(Task instructions)
Take the data below and copy exactly the lines starting at the one with "Reconstruct the object" and finishing at the one with "latches, one handle.", both included.

(Data lines)
════════════════

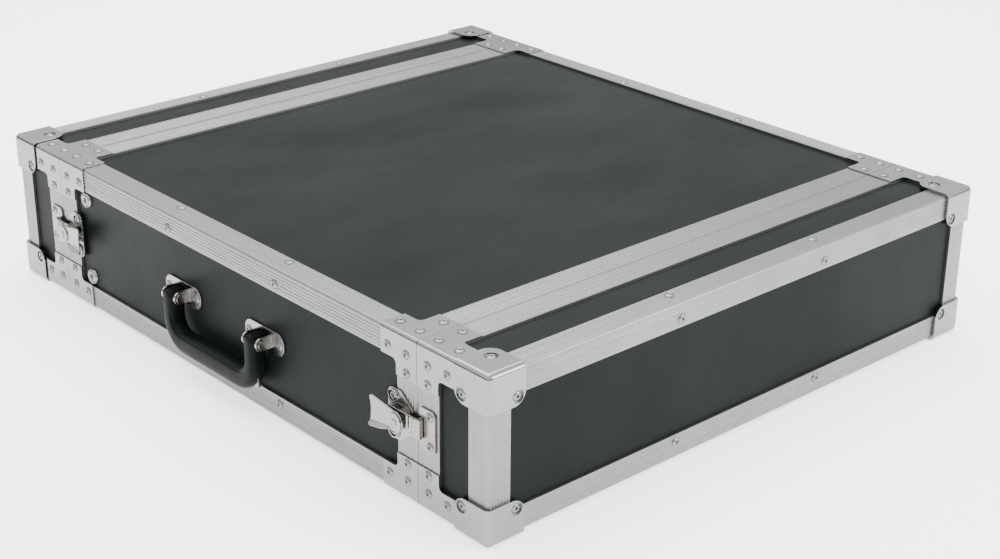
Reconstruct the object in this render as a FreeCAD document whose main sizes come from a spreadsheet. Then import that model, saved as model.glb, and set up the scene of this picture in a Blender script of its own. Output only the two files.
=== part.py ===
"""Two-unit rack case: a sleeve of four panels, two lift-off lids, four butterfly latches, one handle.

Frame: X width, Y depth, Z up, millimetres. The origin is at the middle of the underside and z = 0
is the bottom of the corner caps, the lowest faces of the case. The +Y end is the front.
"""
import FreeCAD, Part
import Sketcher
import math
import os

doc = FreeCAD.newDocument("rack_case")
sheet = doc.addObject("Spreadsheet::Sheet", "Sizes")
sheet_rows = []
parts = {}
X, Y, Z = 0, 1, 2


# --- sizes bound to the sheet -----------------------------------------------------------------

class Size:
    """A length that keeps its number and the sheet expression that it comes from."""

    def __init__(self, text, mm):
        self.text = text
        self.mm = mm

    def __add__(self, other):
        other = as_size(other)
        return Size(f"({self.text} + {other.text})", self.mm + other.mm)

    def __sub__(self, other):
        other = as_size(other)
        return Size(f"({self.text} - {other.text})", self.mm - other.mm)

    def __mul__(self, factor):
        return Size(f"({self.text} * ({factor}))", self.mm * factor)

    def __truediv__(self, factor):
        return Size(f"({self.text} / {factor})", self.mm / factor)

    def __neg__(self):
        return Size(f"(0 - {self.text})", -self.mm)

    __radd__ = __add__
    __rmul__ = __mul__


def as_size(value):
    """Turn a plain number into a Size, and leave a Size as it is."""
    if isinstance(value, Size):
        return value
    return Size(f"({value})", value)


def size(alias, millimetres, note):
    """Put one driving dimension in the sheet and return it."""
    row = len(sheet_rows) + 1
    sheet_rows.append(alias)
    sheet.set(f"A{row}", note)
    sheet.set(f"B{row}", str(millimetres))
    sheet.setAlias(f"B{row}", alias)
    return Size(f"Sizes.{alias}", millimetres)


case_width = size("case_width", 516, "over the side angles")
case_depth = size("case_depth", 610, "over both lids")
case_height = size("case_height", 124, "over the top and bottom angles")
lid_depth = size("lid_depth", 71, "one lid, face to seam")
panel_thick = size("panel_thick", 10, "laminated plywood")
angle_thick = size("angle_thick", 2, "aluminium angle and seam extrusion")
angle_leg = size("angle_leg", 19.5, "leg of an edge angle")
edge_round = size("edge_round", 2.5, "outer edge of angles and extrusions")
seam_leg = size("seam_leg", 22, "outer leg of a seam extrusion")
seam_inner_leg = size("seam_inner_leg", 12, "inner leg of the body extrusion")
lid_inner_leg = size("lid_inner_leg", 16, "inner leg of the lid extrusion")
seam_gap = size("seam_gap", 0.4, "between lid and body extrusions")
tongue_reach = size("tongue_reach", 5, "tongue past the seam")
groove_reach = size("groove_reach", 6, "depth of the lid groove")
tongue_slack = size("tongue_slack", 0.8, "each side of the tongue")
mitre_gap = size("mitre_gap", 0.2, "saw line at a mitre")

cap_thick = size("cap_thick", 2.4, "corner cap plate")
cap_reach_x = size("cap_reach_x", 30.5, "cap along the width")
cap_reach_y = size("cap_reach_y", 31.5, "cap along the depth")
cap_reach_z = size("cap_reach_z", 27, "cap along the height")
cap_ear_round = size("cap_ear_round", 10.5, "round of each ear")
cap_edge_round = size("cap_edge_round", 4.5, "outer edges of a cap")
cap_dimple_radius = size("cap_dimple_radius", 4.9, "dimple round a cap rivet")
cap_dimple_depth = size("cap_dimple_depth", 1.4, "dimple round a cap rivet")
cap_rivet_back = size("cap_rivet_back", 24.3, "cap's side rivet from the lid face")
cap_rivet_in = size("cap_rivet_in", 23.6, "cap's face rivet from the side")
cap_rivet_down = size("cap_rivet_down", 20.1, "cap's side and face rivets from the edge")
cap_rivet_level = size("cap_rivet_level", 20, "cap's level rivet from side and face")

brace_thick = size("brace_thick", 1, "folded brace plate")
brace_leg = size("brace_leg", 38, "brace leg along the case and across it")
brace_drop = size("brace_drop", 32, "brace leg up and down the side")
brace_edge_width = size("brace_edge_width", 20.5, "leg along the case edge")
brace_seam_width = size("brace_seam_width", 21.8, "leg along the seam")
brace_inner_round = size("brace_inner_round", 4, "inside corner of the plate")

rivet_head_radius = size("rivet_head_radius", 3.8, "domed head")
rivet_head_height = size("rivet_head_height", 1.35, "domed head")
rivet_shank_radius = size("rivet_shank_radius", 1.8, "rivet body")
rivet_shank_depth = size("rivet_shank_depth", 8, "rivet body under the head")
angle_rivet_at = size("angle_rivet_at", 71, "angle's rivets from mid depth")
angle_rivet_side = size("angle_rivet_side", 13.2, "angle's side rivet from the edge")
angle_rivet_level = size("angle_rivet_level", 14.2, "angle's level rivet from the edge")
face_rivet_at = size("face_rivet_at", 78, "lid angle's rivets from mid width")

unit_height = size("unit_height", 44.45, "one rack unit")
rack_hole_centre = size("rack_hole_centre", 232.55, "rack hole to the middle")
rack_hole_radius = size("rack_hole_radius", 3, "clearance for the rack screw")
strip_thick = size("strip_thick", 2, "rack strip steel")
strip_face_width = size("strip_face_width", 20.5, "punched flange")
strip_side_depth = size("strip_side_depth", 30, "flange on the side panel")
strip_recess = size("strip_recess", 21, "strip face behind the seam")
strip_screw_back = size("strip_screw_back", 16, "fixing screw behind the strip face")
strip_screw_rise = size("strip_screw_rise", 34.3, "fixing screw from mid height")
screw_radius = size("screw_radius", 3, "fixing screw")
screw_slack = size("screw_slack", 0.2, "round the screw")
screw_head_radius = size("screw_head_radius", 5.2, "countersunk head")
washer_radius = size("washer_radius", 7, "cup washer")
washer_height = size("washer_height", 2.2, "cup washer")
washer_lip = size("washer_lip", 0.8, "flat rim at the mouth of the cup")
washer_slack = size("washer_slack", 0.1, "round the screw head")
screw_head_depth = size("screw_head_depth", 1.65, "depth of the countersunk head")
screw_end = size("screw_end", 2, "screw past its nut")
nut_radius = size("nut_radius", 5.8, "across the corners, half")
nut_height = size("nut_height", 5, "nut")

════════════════

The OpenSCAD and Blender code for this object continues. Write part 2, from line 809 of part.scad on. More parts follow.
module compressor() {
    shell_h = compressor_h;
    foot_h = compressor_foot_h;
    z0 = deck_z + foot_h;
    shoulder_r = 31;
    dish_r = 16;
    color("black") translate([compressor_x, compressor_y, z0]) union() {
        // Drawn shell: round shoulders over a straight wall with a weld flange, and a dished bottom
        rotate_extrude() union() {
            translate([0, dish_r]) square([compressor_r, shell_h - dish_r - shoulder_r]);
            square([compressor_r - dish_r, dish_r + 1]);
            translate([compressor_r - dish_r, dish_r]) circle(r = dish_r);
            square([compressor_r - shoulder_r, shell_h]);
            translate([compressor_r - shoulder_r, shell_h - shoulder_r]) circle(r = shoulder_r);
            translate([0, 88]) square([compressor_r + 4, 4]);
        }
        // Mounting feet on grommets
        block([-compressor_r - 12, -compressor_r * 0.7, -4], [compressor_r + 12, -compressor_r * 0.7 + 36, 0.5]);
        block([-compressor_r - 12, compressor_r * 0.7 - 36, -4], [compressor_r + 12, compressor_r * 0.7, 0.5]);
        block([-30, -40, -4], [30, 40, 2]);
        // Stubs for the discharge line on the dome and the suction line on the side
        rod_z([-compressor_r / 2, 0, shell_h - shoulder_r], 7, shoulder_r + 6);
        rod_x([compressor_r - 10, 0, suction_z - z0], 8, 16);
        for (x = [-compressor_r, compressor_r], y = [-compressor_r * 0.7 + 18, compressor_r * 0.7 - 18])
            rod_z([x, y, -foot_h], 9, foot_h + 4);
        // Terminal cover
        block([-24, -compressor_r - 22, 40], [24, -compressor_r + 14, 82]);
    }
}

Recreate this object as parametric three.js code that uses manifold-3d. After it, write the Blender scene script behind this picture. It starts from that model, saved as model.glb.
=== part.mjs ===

════════════════

(Final result)
Reconstruct the object in this render as a FreeCAD document whose main sizes come from a spreadsheet. Then import that model, saved as model.glb, and set up the scene of this picture in a Blender script of its own. Output only the two files.
=== part.py ===
"""Two-unit rack case: a sleeve of four panels, two lift-off lids, four butterfly latches, one handle.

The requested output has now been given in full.